Will Clawback happen?

Probably not, at least according to most tax experts, who contend that the  Clawback interpretation is flawed.   Many point to the obvious public policy concerns raised by such a tax – it obviously is unfair for taxpayers to make gifts in reliance on the current tax law and later be subject to tax because those laws change, and it is “likely not what Congress intended.”[2]

But if Clawback happens . . .

If Clawback happens, the donor’s estate still is likely to have benefited from the gifts made in 2012.  The Clawback would be at the amount of the taxable gift, not the current value of the property given away.  Therefore, the appreciation on the property given will not be taxed.[3]  If the gift had not been made, the amount of the gift plus appreciation would be subject to tax.  In a large estate, this can be significant.

In summary . . .

On balance, taking advantage of a $5 million exclusion that likely will disappear in 2013 is a great opportunity, and it is recommended for large estates with high basis assets that are likely to substantially appreciate.  But –  as always, a cost-benefit analysis should be made of the risk and timing of the gift, and the loss of control in the assets.

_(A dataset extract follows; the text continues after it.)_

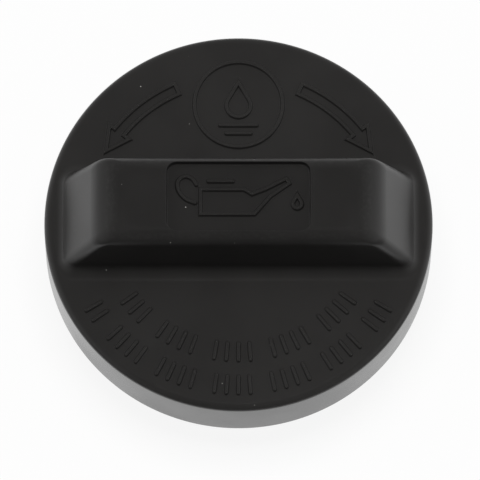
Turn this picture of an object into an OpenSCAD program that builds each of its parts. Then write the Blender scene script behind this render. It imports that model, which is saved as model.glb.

[1]Technically it’s not an exemption, but a credit equivalent.  However, it is more understandable to refer to it as an exemption.
[2]Am. Bar Ass’n, Estate and Gift Tax Comm., Tax Relief, Unemployment Reauthorization, and Job Creation Act of 2010 27 (2011)
[3]But this must be balanced against the loss of the “stepped up” basis of the assets that would be available if the assets passed at death.